In anime? Yeah, characters who fall in anime though, aren't taking ANY HP damage, not even 35 HP, generally, because they inevitably land on their feet with some kind of dramatic concrete-shattering, they're not a burly guy with a with a beard in full plate who just slipped off a cliff head-first and has precisely zero ranks in acrobatics, which is precisely who survives most easily in D&D.

Or they got the worst of a mid-air encounter and were thrown against the ground, landing on their back. They then lay there briefly, stunned for a bit of non-tactically relevant time, before standing back up, a little worse for wear. The anime brute characters (full plate types) can absorb punishment of any form with DnDesque ease.
 

Ruin Explorer said:
IIn anime? Yeah, characters who fall in anime though, aren't taking ANY HP damage, not even 35 HP, generally, because they inevitably land on their feet with some kind of dramatic concrete-shattering, they're not a burly guy with a with a beard in full plate who just slipped off a cliff head-first and has precisely zero ranks in acrobatics, which is precisely who survives most easily in D&D.
See, this seems to completely miss the point.

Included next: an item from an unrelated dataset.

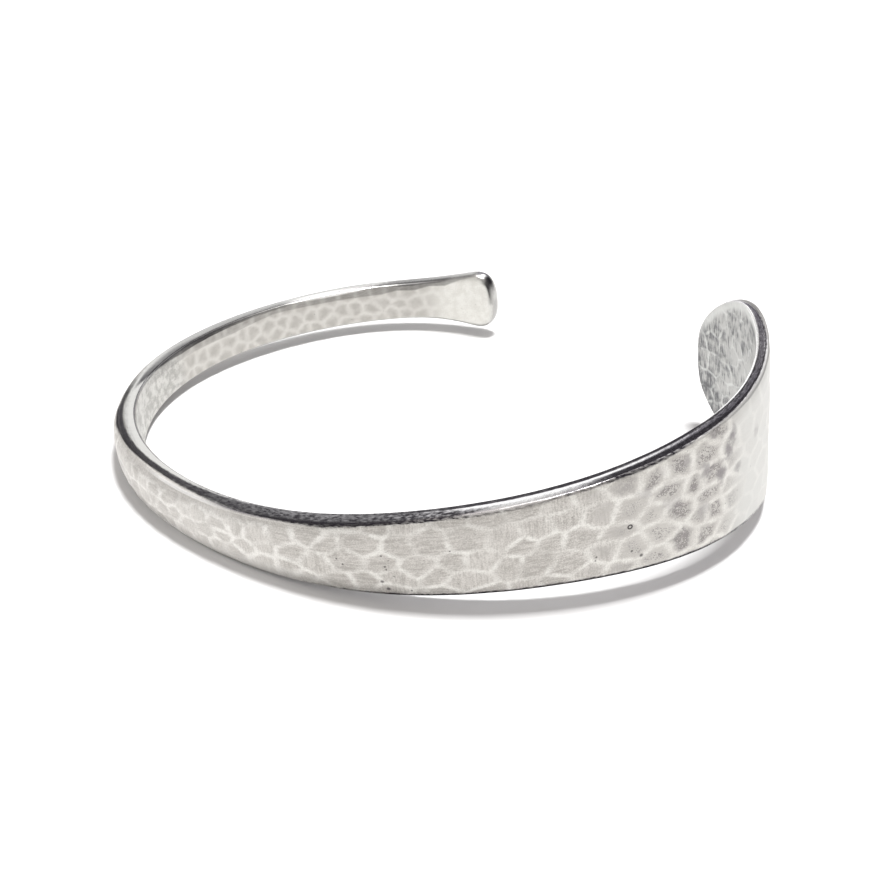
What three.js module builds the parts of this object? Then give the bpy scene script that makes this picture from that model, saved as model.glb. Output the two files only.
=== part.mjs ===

Who on earth says that a 20th-level D&D fighter who falls off a cliff is necessarily going straight down, with no means of slowing his fall, and landing on his head? That seems unlikely. More likely is the fact that he uses the friction of his glaive, his feet, or whatever against the cliff to slow down, grabs some branches along the way, and ends up landing in a compact ball, with his gigantically muscled legs absorbing the worst damage.

I fail to see why falling is somehow not subject to the convention of hp being narrative shorthand for partly evading, partly absorbing physical damage, while other forms of gross physical damage are.